Il concetto di etica della responsabilità introdotto da Weber all’inizio del ventesimo secolo assume ancora oggi un valore fondamentale in particolare per quanto attiene alla figura del giornalista, alla necessità di un rinnovato ruolo di intermediazione tra il fatto e il suo racconto.
Il caso più controverso, dal punto di vista deontologico, della recente cronaca delle ondate di immigrazione sulle coste del sud dell’Europa riguarda la foto del piccolo Alan, trovato morto sulla spiaggia.
Il codice deontologico per una cultura dell’infanzia all’articolo 7 sancisce: “Nel caso di minori malati, feriti, svantaggiati o in difficoltà occorre porre particolare attenzione e sensibilità nella diffusione delle immagini e delle vicende al fine di evitare che, in nome di un sentimento pietoso, si arrivi ad un sensazionalismo che finisce per divenire sfruttamento della persona”.
Ed ancora l’articolo 11: “Tutti i giornalisti sono tenuti all’osservanza di tali regole per non incorrere nelle sanzioni previste dalla legge istitutiva dell’Ordine”.

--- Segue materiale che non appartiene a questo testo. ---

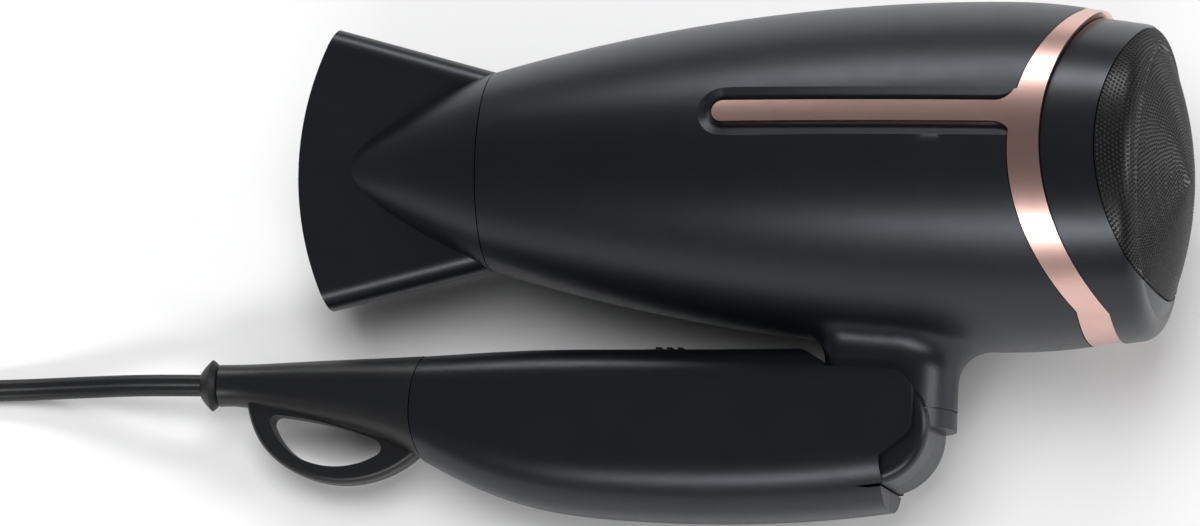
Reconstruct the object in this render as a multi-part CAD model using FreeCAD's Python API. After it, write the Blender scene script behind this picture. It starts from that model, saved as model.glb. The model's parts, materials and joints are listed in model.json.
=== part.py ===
"""Folding travel hair dryer with a fishtail nozzle, a domed intake and a twin mains cord.

Every piece is drawn in the dryer's working frame, in millimetres: x runs along the
barrel from its mouth (x = 0) to the intake, y runs across it and z up, with the
barrel's axis on y = z = 0.  The handle is drawn folded forward under the barrel.
At the end the whole dryer is laid on its side, the way it rests on a table.
"""
import FreeCAD, Part
import os
from math import degrees, pi, sqrt, tan

V = FreeCAD.Vector

# ---- barrel -----------------------------------------------------------------
BARREL_R = 41.0          # largest radius of the barrel
BARREL_X = 123.0         # where it is reached
FRONT_BOW = 438.0        # radius of the profile in front of it
REAR_BOW = 130.0         # and behind it
WALL = 2.2               # housing wall
GAP = 0.25               # visible joint line between neighbouring shells
SEAM = 0.1               # joint line between the two halves of a shell
MOUTH_R = 21.5           # bore that the nozzle's spigot turns in
MOUTH_LIP_R = 20.7       # lip that keeps the clip ring in
MOUTH_LIP = 0.9
MOUTH_DEPTH = 11.0
SIDE = 60.0              # half width of every cutting tool

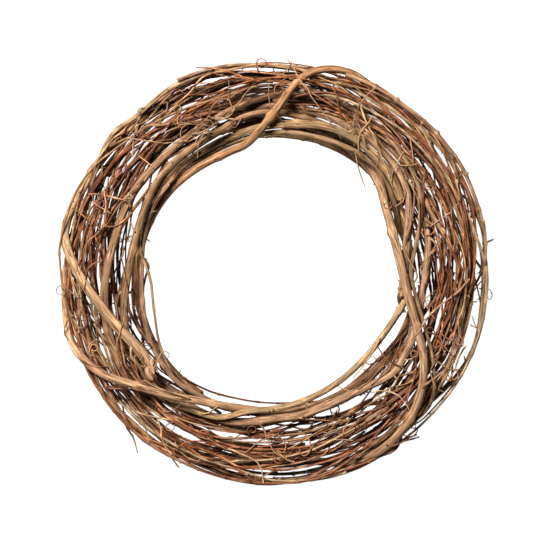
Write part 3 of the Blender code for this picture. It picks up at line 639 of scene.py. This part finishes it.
# Ends and loops that stand out of the ring's outline, and what carries on a cane that ends in a gap: by
# the vine each grows on, its thickness in mm and its course as (degrees round from +X, mm out, mm up)
STRAYS = {
    "outer_cane_bottom": (
        (2.2, ((302.8, 222, 30), (306.8, 228, 33), (311.5, 237, 34))),
        (1.8, ((238, 221, 37), (241, 226, 38), (244.3, 233, 35))),
        (1.3, ((264, 222, 30), (268, 226, 31), (273.3, 229, 31), (278, 225, 30), (283, 219, 33))),
        (1.2, ((308, 215, 32), (311, 222, 38), (312.5, 229, 39), (311, 232, 39), (309.5, 230, 38))),
    ),
    "outer_cane_right": (
        (2.6, ((7.6, 229, 30), (8, 235, 31), (8.4, 241, 31))),
        (1.2, ((354, 229, 30), (355.5, 234, 32), (354, 237, 33), (352.8, 235, 34), (353.5, 232, 34))),
        (1.1, ((344, 230, 30), (345.5, 224, 34), (347.5, 219, 36))),
        (3.7, ((283, 219.6, 19), (280, 219.9, 18.2), (277, 220, 17.5), (272, 220, 17), (266, 219, 19),
               (260, 217, 21), (255, 214, 22))),
    ),
    "outer_cane_top_left": (
        (1.1, ((118, 226, 35), (117, 218, 37), (115.5, 209, 39))),
        (4.2, ((116.4, 229.5, 42), (113.5, 228.5, 42), (110, 228, 42), (104.5, 227, 42), (99, 225, 42),
               (92, 222, 41))),
    ),
    "loose_end_lower_left": ((2.2, ((229, 232.6, 29.6), (231, 237, 28), (233.4, 244.5, 26))),),
    "pale_cane_inner": (
        (1.2, ((299, 137, 42), (301, 145, 44), (303, 151, 46))),
        (6.4, ((70, 152.5, 3.4), (74, 151.5, 6), (80, 150, 10), (88, 149, 15), (97, 149, 18))),
    ),
    "wrap_cane_right": (
        (8.2, ((97, 163, 4), (99.9, 163.4, 4.5), (103, 163.5, 7.5), (108, 163.5, 11), (113, 163.5, 13),
               (117, 163, 14))),
    ),
    "wrap_cane_top": (
        (5.2, ((70, 225.5, 45), (66, 225.5, 48), (60, 225.8, 49), (52, 225.2, 49.2), (43, 228, 48.3),
               (35, 229.4, 46), (28.6, 231, 43.5), (21, 230.3, 40.5), (15, 231, 36.5), (10, 230.3, 32))),
    ),
    "side_vine_33": (
        (2.2, ((274, 224.2, 20.5), (270, 224.2, 20.5), (266, 225, 21), (261, 226.5, 22), (256, 225, 24),
               (251, 222, 27))),
    ),
    "knotty_cane_right": (
        (7.0, ((353, 139.5, 38), (350, 139.5, 37), (348.4, 140.5, 28), (347, 142, 23), (345, 145, 20),
               (343, 149, 19))),
    ),
    "inner_cane_top": (
        (5.2, ((23, 147, 19.8), (20, 145.2, 18.2), (17, 145.7, 16.5), (12, 147.5, 13), (6, 149, 11),
               (0, 150, 9))),
    ),
    "inner_cane_left": (
        (4.8, ((143, 146, 43), (140, 146, 44), (137, 146, 43.2), (132, 147, 41), (126, 148, 40),
               (121, 150, 38))),
    ),
}
STRAY_POINTS = 16


def in_plan(angle, out):
    """A point in plan from its angle round the axis and its distance out."""
    return out * np.array([math.cos(angle), math.sin(angle)])


def curl_path(root, way, outward, rng):
    """A tendril: a stem that leaves its vine at a slant and bends over, then a coil that tightens.

    The coil at angle a is w(a) (1 - cos a) inward + w(a) sin a ahead, rising evenly, where its radius
    w(a) shrinks by about a quarter to a half in a turn and wavers by a tenth.
    """
    swing = rng.uniform(*PHASES)
    level = math.cos(swing) * way + math.sin(swing) * np.cross(outward, way)
    heading = unit(level * rng.uniform(0.8, 1.6) + outward)
    stem = rng.uniform(*STEM_LENGTH)
    share = np.linspace(0, 1, 7)[:, None]
    path = root + stem * (heading * share + (0.4 * level - 0.35 * outward) * share**2)
    ahead = unit(path[-1] - path[-2])
    axis = rng.uniform(-0.2, 1) * outward + rng.uniform(-1, 1) * level
    inward = unit(np.cross(axis, ahead) * rng.choice([-1, 1]))
    rise = np.cross(ahead, inward)
    rise *= np.sign(rise @ outward)
    angle = np.arange(COIL_STEP, rng.uniform(*COIL_TURNS) * TURN, COIL_STEP)[:, None]
    wide = rng.uniform(*COIL_RADIUS) * np.exp(-rng.uniform(0.25, 0.6) * angle / TURN)
    wide *= 1 + 0.1 * np.sin(rng.uniform(1.5, 3) * angle + rng.uniform(*PHASES))
    coil = wide[0] * inward - wide * np.cos(angle) * inward + wide * np.sin(angle) * ahead
    return np.vstack([path, path[-1] + coil + rng.uniform(*COIL_RISE) * angle / TURN * rise])


def grow_curls(thicket, owners):
    """Curls all over the face, each out of the vine that lies highest there, where it finds room."""
    rng = np.random.default_rng(CURL_SEED)
    for number in range(CURLS):
        for _ in range(CURL_TRIES):
            angle = TURN * (number * GOLDEN + rng.uniform(-0.02, 0.02))
            found = thicket.topmost(in_plan(angle, rng.uniform(*CURL_ROOTS)))
            if found is None:
                continue
            middle, way, thick, owner = found
            outward = np.array([*in_plan(angle, rng.uniform(-0.5, 0.5)), 1])
            outward = unit(outward - (outward @ way) * way)
            path = curl_path(middle + 0.5 * thick * outward, way, outward, rng)
            radius = tapered(rng.uniform(*CURL_THICKNESS), 1.1, 0.75, len(path))
            far = np.hypot(path[:, 0], path[:, 1])
            past = np.linalg.norm(path - path[0], axis=1) > thick + 1 * MM
            if path[:, 2].max() > HIGHEST or far.max() > CURLS_REACH:
                continue
            if thicket.gaps(path, radius)[past].min() > ROOM:
                owners[owner].grow(path, radius, tendril_relief)
                thicket.add(path, radius, owner)
                break


def laid_over(thicket, plan, radius, root):
    """A course in plan with its heights: at its start the root's, then the least that clears what lies
    under it, and as straight as it can be between the places where it rests."""
    path = np.column_stack([plan, np.full(len(plan), root)])
    rests = thicket.top(path, radius + ROOM)
    rests[0] = root
    height = rests.copy()
    for _ in range(STRAIGHTENED):
        height[1:-1] = np.maximum(rests[1:-1], (height[:-2] + height[2:]) / 2)
        height[-1] = max(rests[-1], 1.5 * height[-2] - 0.5 * height[-3])
    path[:, 2] = height
    return path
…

Oggi, è mutato completamente il concetto di privacy e soprattutto l’indiscrezione diventa notizia. Come se non bastasse la velocità con la quale le informazioni circolano ha compresso i tempi della verifica fino quasi ad annullarli. Mostriamo corpi, violiamo le vite di persone – uomini, donne e bambini – ma non raccontiamo i fatti, non narriamo il contesto.
Le immagini, la stessa immagine, si propaga in modo esponenziale e diventa subito “evento mediatico” che viene spettacolarizzato.
Una recente indagine dell’Osservatorio sui Diritti mostra con tutta evidenza le conseguenze derivanti da: l’indebolimento delle regole deontologiche, la fragilizzazione del concetto di privacy e la prevalenza della spettacolarizzazione della notizia.
Il dato più allarmante è che l’immigrazione genera paura e razzismo e il 45% dei giovani si dichiara xenofobo. L’elemento che emerge con tutta evidenza è la contraddizione forte che esiste tra come giudichiamo i comportamenti degli altri e ciò che accettiamo possa entrare a far parte del nostro quotidiano.
Nel XLVI Osservatorio sul capitale sociale degli Italiani – Lessico del Futuro (06/2015) Emerge come: “Il tema degli immigrati, più degli altri, appare, invece, argomento di divisione. Al confine fra integrazione e chiusura, Riflesso delle paure sollevate dalla globalizzazione. Del mondo che incombe su di noi. E ci minaccia”. Sì, perché la disinformazione genera confusione e destabilizzazione nelle persone e questo porta alla nascita di pregiudizi che si fondano su basi inesistenti.
Credo che sia necessario e urgente invertire la tendenza. Di fatto, ci troviamo davanti ad una grande sfida che è quella di riscoprire il ruolo dell’informazione, rispettando le categorie più fragili e dando valore alla persona.
Dobbiamo seguire i consigli di Papa Francesco e stare dalla parte dei più deboli, dobbiamo batterci per far conoscere l’educazione ai sentimenti, infondendo sani valori alle nuove generazioni.
Quando qualcosa avviene lontano da noi sembra non appartenerci, ma non è cosi. Quelle donne, quegli uomini e quei bambini meritano una vita dignitosa come la nostra. Forse hanno la colpa di essere nati nel posto sbagliato o al momento sbagliato? Non credo proprio. Basta assistere a continui disastri umanitari e ora di agire per trovare delle soluzioni concrete.